The role of the BBC is crucial in supporting the independent production market across the whole of the British television industry. A reduction in its spending is mirrored by a reduction in spending by other public service broadcasters. What Ofcom said in its latest report is interesting. It stated that,

“ITV may be incentivised to invest only to the degree required to compete effectively for share. It mainly competes with BBC One, given the comparative reach and share of the two channels ... The level of BBC (and especially BBC One) investment in first-run original programmes therefore appears to be a contributory factor in stimulating ITV to spend more through competition”.

Indeed, the figures for investment by the two channels bear out the extent to which they shadow each other. The Ofcom report shows that in 2008 the BBC spent nearly £1 billion on original output, while ITV spent almost the same amount. By 2013, BBC1 was down to £747 million and ITV to £794 million. I fear that a freezing of the BBC licence fee will see spending by UK public service broadcast channels reduce further over the next charter period.

A reduction in public funding will affect the upfront revenue for production companies and will threaten what is becoming one of their most important sources of revenue: intellectual property, to which my noble friend Lord Berkeley referred—that is, the rights paid for reuse of the original content. Under the Communications Act 2003, the PSBs in this country are mandated to let independent production companies keep much of their intellectual property, once the original programme has been shown a number of times and for a certain length of time on digital catch-up services. For instance, when BBC Store is set up later this year to allow audiences to buy their favourite programmes, independent producers will be able to negotiate an extra fee for their content. In a world in which more and more programme content is watched at different times on the internet, there are all sorts of opportunities for independent producers to exploit this IP.

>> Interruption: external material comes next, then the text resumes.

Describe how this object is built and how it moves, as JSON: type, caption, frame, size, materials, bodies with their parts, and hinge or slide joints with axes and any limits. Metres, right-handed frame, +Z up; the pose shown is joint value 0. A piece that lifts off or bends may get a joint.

However, the ability of producers to exploit their intellectual property is not mandated for contracts outside those of the public service broadcasters in this country. It does not apply to Netflix, Amazon or a host of foreign markets, which are buying content from this country. Most of the producers are simply paid a one-off fee to make the programme and all the subsequent rights are held by the company which commissioned it. The producers do not have the right to exploit their content or to reuse it in ever more imaginative ways. A reduction in BBC funding would obviously inhibit the growth in extra IP revenue for independent producers and it would not be easily replaced by the contracts negotiated with foreign-based buyers.

I know that the Government want a smaller BBC but a smaller BBC will have wider ramifications for the whole media economy in this country. It is the bedrock of one of our most dynamic industries. I should like to ask the Minister whether he is concerned that a reduction in the BBC licence fee would adversely affect the economic success of this great British success story. After all, is not this Government the champion of business—small business and entrepreneurs?